Along with each elephant comes the group’s singer and band, which plays at the only decibels Myanmar people know- loud and LOUDER. The sequined elephant’s turn ends and the band escorts the elephant off the field. It is then lifted bodily onto its waiting truck and another elephant arrives.
This elephant is a traditional elephant and it looks (somewhat) as it would appear in the forest. The elephant trainer, or sin oozie, has his kettle and cooking pots hanging down on either side of its back. This elephant will be judged not for its luxurious appearance, but from its realistic movements. Its trunk moves up and down as it would in the forest as he begins to stomp along. The band accompanying this performance is keeping the beat with bamboo clappers about two foot long – easily obtainable in the forests around Kyaukse. This elephant has not one but two sin oozies and they are trying to catch him as they do after he has spent the night, hobbled by his front legs, in the forest. The elephant is resisting though not charging nor running away. At last the elephant goes down on bent knees and one sin oozie pretends to climb on board. Mercifully for the two men inside he is only pretending. The sin oozies then romp around the stage to show how clever they are and the crowd claps its approval. If we don’t clap loud enough or long enough they mimic handclaps until we do!
The next group of bandsmen enter wearing navy longyis, white shirts and pink headscarves. This band has a woman singer. Women have been notably absent in all other respects in the festival so it is good to see there is a place for at least one. Doubtless they work hard behind the scenes as do all Myanmar women. This elephant comes in the young elephant category. It toddles in wearing a shiny red satin scarf around its head, neck and shoulders. Lots of pink straps extend over its body and its ears flap around limply at every turn. Now the clappers and drums beat delightedly and are accompanied this time by a trumpet. The young elephant kneels endearingly forward onto its knees and wriggles its large bottom. The chairman of the band explains the ways to catch an elephant, which could come in handy should we ever need to catch one. This young elephant does not take as long to be caught as the adults. Next, and beloved by the audience, is a very young elephant. We note that the band comprises young students and unbelievably the sin oozie is about five years old!
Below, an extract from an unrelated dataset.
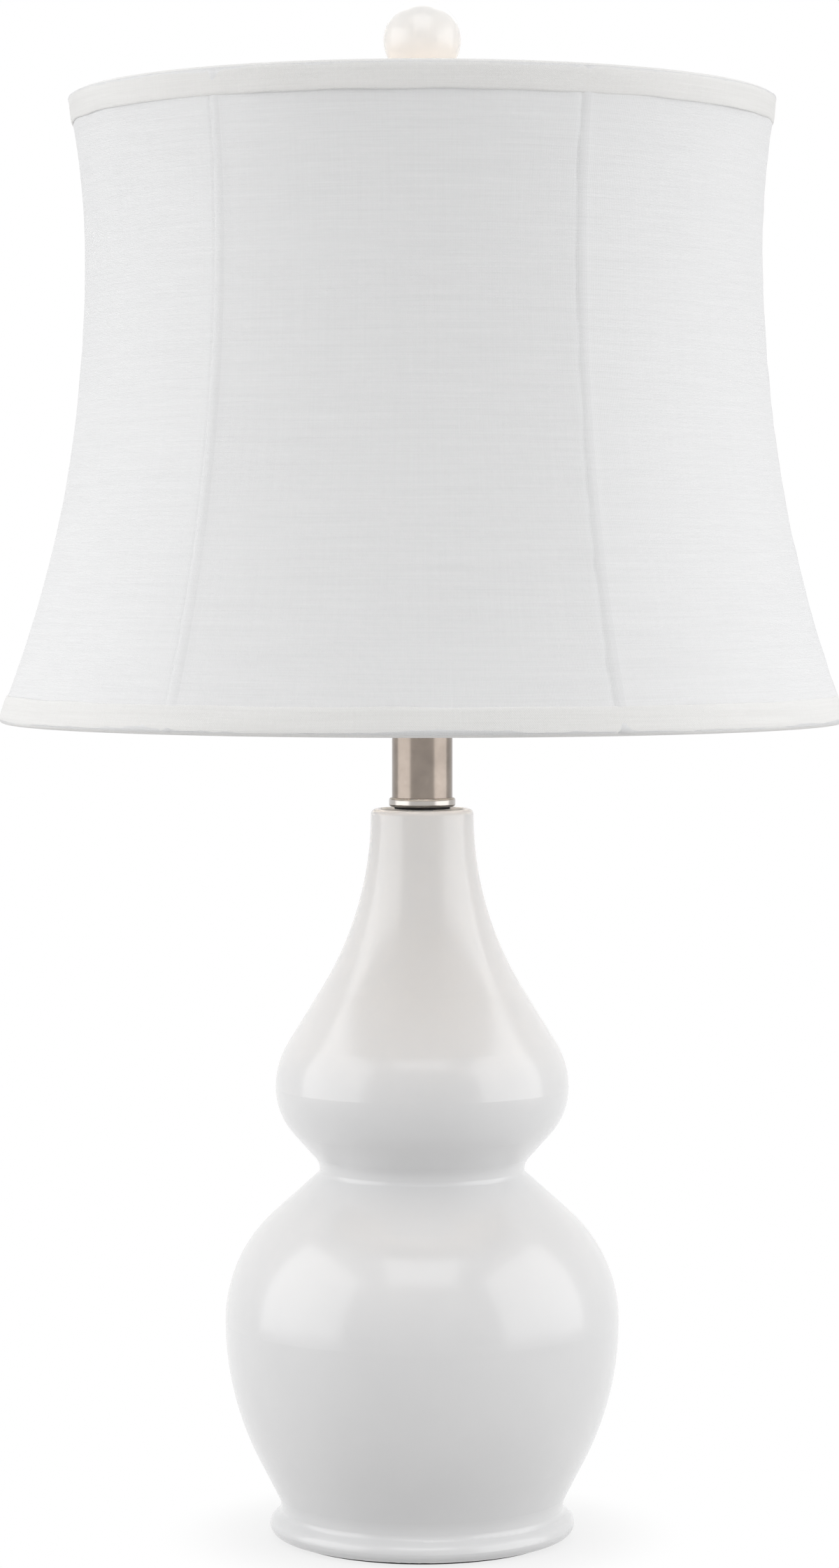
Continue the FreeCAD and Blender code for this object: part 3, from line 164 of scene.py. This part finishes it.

Young he may be, but his poise and accomplishments are notable.
Next an imperious elephant stalks on and regally and condescendingly bows to the audience. This band has an outsize gong and a very deep drum in addition to the usual instruments. This performance is a nagadaw’s dance. Nagadaws are the human representatives of a nat and nats are part of Myanmar’s very important spirit world.

All of the performances last about half an hour and we realize there are many, many more performances still to go. By noon, the sun is beating down remorselessly. We wonder how the groups keep going, but they have to – and we don’t. So at last we leave the Elephant Dancing Festival remembering that tomorrow the elephant groups and all the villagers will climb Shwe Tha Lyaung mountain. They will donate offerings at the pagoda which, together with the work and the love that has gone into making the elephants and the festival will help them gain their way to wei nei ya:  nirvana.